● EXERCISE:
Please set down exactly the lines of the listing below from the line containing "body = body - slot_cutter()" through the line containing "for node in", both lines included, leaving out all other lines.

— START —

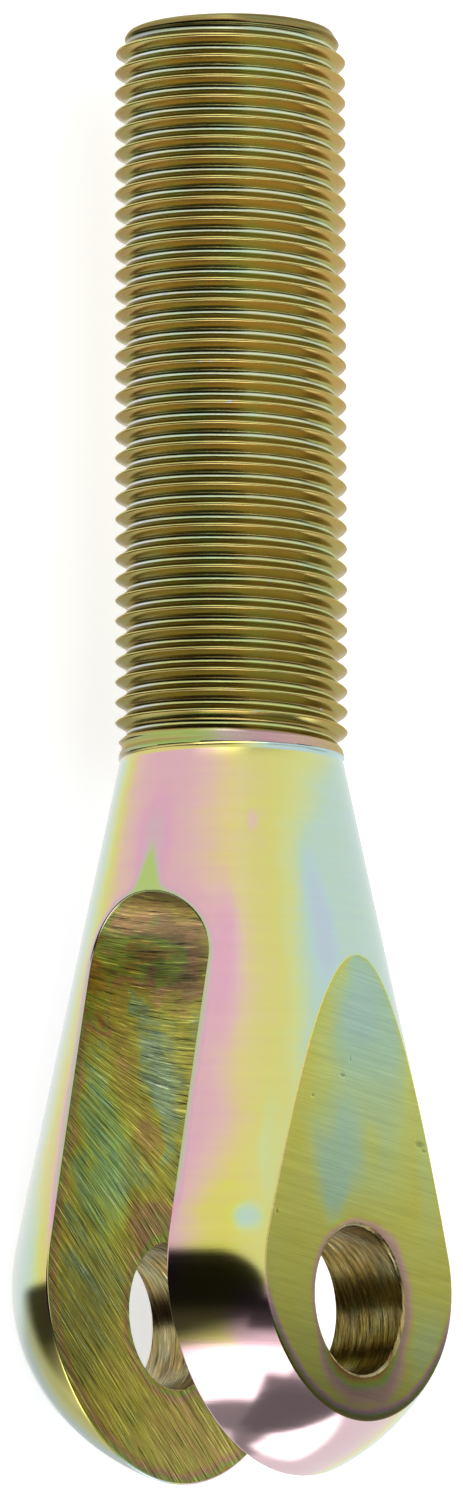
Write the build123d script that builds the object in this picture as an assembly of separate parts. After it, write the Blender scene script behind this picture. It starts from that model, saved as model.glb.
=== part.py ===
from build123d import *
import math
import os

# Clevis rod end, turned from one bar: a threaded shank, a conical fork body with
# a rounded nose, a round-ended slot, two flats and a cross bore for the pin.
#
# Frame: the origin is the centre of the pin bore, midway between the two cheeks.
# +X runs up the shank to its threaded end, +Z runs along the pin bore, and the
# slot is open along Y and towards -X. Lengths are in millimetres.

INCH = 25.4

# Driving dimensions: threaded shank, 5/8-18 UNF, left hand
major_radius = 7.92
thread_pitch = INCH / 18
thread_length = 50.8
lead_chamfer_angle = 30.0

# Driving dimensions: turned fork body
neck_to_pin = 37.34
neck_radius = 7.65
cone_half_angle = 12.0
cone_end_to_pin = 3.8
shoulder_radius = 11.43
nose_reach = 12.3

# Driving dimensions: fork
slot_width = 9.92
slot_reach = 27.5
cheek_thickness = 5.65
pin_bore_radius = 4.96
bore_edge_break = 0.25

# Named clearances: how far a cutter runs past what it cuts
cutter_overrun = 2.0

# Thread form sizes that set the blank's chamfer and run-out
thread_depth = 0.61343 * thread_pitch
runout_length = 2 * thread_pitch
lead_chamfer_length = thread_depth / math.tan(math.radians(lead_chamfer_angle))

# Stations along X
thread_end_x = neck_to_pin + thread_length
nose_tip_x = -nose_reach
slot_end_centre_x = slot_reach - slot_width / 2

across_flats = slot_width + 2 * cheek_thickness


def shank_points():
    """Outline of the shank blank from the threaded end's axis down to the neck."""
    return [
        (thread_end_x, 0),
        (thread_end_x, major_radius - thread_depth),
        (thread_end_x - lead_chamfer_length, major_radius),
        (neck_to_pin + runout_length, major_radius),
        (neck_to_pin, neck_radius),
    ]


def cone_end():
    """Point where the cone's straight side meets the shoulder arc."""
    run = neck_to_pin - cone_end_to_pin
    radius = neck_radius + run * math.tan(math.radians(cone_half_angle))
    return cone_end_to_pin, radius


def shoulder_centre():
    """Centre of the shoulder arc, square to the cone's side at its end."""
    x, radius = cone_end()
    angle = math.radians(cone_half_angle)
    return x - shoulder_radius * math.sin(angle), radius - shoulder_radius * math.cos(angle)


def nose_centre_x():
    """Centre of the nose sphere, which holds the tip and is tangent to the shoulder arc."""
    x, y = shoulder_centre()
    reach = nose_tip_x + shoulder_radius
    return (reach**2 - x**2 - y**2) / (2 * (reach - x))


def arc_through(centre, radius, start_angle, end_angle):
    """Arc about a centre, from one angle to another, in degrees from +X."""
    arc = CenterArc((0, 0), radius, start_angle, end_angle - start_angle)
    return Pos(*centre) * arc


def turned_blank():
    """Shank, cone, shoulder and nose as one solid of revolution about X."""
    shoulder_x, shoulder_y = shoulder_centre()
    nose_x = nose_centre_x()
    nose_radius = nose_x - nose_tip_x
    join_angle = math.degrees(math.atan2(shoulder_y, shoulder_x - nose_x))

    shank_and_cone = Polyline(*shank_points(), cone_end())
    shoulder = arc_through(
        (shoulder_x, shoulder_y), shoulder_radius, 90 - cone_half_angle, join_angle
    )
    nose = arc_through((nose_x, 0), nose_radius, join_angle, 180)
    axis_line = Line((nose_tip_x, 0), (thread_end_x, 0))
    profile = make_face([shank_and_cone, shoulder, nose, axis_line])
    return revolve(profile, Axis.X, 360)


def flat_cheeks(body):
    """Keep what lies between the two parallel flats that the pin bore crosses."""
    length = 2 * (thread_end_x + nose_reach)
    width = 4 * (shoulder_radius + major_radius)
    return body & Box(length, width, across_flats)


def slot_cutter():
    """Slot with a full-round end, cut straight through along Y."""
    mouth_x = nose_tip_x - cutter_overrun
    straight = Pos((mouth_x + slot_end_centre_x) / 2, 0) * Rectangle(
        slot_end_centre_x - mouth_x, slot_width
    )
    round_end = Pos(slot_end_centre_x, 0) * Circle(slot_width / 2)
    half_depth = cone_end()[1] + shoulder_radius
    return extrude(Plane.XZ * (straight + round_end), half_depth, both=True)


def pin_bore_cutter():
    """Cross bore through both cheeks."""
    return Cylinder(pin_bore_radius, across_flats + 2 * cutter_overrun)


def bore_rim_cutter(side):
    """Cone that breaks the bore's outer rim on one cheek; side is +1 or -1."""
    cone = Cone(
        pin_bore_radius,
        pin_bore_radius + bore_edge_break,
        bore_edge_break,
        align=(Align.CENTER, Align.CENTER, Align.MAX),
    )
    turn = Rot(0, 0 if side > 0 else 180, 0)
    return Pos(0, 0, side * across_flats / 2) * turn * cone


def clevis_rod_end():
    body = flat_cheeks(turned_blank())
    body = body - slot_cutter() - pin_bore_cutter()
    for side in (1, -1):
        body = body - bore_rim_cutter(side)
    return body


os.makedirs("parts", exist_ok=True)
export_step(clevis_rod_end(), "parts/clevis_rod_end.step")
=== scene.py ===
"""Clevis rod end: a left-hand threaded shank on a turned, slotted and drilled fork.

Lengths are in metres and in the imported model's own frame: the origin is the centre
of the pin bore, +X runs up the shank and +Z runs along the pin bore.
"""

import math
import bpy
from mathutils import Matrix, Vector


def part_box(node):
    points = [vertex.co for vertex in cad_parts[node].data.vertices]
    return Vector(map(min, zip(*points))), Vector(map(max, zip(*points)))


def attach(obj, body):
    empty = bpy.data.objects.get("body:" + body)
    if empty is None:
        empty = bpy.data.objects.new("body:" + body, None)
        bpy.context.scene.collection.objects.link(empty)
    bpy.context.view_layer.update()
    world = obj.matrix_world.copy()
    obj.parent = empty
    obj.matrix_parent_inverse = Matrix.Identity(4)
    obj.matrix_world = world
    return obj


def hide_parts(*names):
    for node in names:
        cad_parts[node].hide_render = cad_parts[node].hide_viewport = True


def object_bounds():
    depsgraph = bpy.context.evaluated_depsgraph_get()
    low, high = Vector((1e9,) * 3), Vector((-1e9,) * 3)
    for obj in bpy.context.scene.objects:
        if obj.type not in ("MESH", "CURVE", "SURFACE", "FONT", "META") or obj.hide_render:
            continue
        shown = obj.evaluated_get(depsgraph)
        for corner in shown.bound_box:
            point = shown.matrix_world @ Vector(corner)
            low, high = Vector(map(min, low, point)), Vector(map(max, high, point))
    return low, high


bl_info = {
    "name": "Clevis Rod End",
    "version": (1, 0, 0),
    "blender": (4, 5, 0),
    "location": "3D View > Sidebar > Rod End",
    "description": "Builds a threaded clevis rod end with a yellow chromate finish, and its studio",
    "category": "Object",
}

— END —

● RESULT FOR THIS EXERCISE:
    body = body - slot_cutter() - pin_bore_cutter()
    for side in (1, -1):
        body = body - bore_rim_cutter(side)
    return body


os.makedirs("parts", exist_ok=True)
export_step(clevis_rod_end(), "parts/clevis_rod_end.step")
=== scene.py ===
"""Clevis rod end: a left-hand threaded shank on a turned, slotted and drilled fork.

Lengths are in metres and in the imported model's own frame: the origin is the centre
of the pin bore, +X runs up the shank and +Z runs along the pin bore.
"""

import math
import bpy
from mathutils import Matrix, Vector


def part_box(node):
    points = [vertex.co for vertex in cad_parts[node].data.vertices]
    return Vector(map(min, zip(*points))), Vector(map(max, zip(*points)))


def attach(obj, body):
    empty = bpy.data.objects.get("body:" + body)
    if empty is None:
        empty = bpy.data.objects.new("body:" + body, None)
        bpy.context.scene.collection.objects.link(empty)
    bpy.context.view_layer.update()
    world = obj.matrix_world.copy()
    obj.parent = empty
    obj.matrix_parent_inverse = Matrix.Identity(4)
    obj.matrix_world = world
    return obj


def hide_parts(*names):
    for node in names:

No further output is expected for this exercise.